Mundo viejuno
Ante un panorama así, la alternativa no pasa por no hacer nada. Si nos demoramos en abordarlo, llegará un día en que tendremos todos más edad que Matusalén y pocos nos podrán mantener
En Alemania y Japón ya se venden más pañales para ancianos que para bebés. Se prevé que en 2050 habrá en el mundo el doble de viejos que de niños. La esperanza de vida se ha triplicado desde hace dos siglos, con pronósticos que sitúan a medio plazo en ciento veinte años la edad media al morir. Los avances en ingeniería genética o rejuvenecimiento celular parecen apuntar a esa progresiva prolongación de nuestra existencia, como a diario advertimos en las esquelas. Fallecer hoy a los setenta es considerado hasta prematuro, siendo cada vez más frecuentes las defunciones de personas centenarias.
A estos temas ha dedicado Pascal Bruckner su última obra –Un instante eterno–, dejándonos observaciones interesantes. Sostiene el pensador francés que nos encaminamos hacia un escenario de escasez de muertes gracias a la ciencia y la tecnología. Y que especialistas en inteligencia artificial vaticinan una subsistencia bastante duradera. Revela también que los principales magnates están invirtiendo multimillonarias cifras en tratar de convertir el sueño de la amortalidad en realidad. La séptima fortuna del planeta, el cofundador de Oracle, ha llegado a declarar que tener que palmar le enfurece mucho, «porque carece de sentido». Otros estiman que el envejecimiento será a corto plazo un simple código capaz de descifrarse o hackearse. Se investiga, en fin, para que el término de la vida sea un mero fracaso terapéutico y podamos alcanzar incluso los ciento cincuenta años al final de esta centuria, aunque tal vez lo que se vaya a alargar sea la vejez, pudiendo vivir más tiempo, pero con más achaques.
Una perspectiva de longevidad tan acusada debiera movernos a una profunda reflexión sobre los regímenes de protección social que disponemos. Recuerda Bruckner que el canciller Bismark, padre de la seguridad social, pidió a un estadístico que le calculara la edad de jubilación para que el gobierno no tuviera que pagar nada por las pensiones. «A los sesenta y cinco muere la mayoría», le confirmó. Y a esos años decidió entonces fijar el retiro forzoso. Aunque parezca crudo decirlo, cualquier país estaría dispuesto a compensar a sus trabajadores si se mueren temprano, pero si sobreviven décadas se producirá en sus sistemas de pensiones el inevitable colapso, máxime en naciones con natalidad desplomada, como España.

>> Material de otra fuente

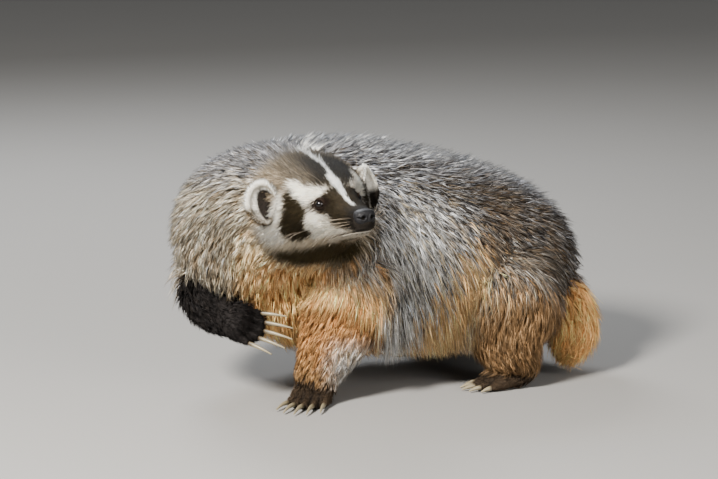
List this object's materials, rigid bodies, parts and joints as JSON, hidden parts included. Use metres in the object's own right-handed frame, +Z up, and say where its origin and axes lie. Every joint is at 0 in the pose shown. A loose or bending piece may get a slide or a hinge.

De ahí que no sea ninguna tontería la propuesta del intelectual parisino de convertir la jubilación en algo voluntario a partir de los sesenta o sesenta y pico años. El final laboral ineludible a partir de esa edad, aparte del roto económico que supone en un contexto de supervivencia creciente, empuja además a «poblaciones enteras de cabezas canosas a volver a sumergirse en el mundo infantil de los parques de atracciones», escribe el ensayista galo, porque el ocio absoluto y obligatorio se convierte en habitual modo de vida para miles de retirados, ocupando buena parte de su tiempo libre en hipnotizarse frente a las pantallas, pese a que puedan destinar horas a otras actividades culturales.
Los chalecos amarillos franceses, por ejemplo, estuvieron nutridos de multitudes de sesentones o septuagenarios en perfecto estado de revista que aplicaron sus mañanas y tardes a liarla en las rotondas, en una reedición del Mayo del 68 pero del pensionista, como señala con ironía Bruckner.
De gran conquista social, la jubilación se está convirtiendo a pasos agigantados en un serio problema tanto para sus propios beneficiarios como para los Estados, que se las ven y se las desean para poder garantizarlas. Unos, por verse abocados a la inactividad en plenas condiciones físicas y mentales para seguir en la brecha, aunque quizá a otro ritmo. Y otros, por el riesgo de que la estafa piramidal reviente y se lleve por delante a quienes han cotizado decenios, porque el método funciona cuando son más los que pagan que los que reciben, y ahora mismo apenas dos trabajadores costean una pensión española, con tendencia clara a empeorar.
Ante un panorama así, la alternativa no pasa por no hacer nada. Si nos demoramos en abordarlo, llegará un día en que tendremos todos más edad que Matusalén y pocos nos podrán mantener. Por eso cabría apostar por la jubilación opcional, para que quien tenga ganas siga en el tajo hasta que llegue el diluvio universal.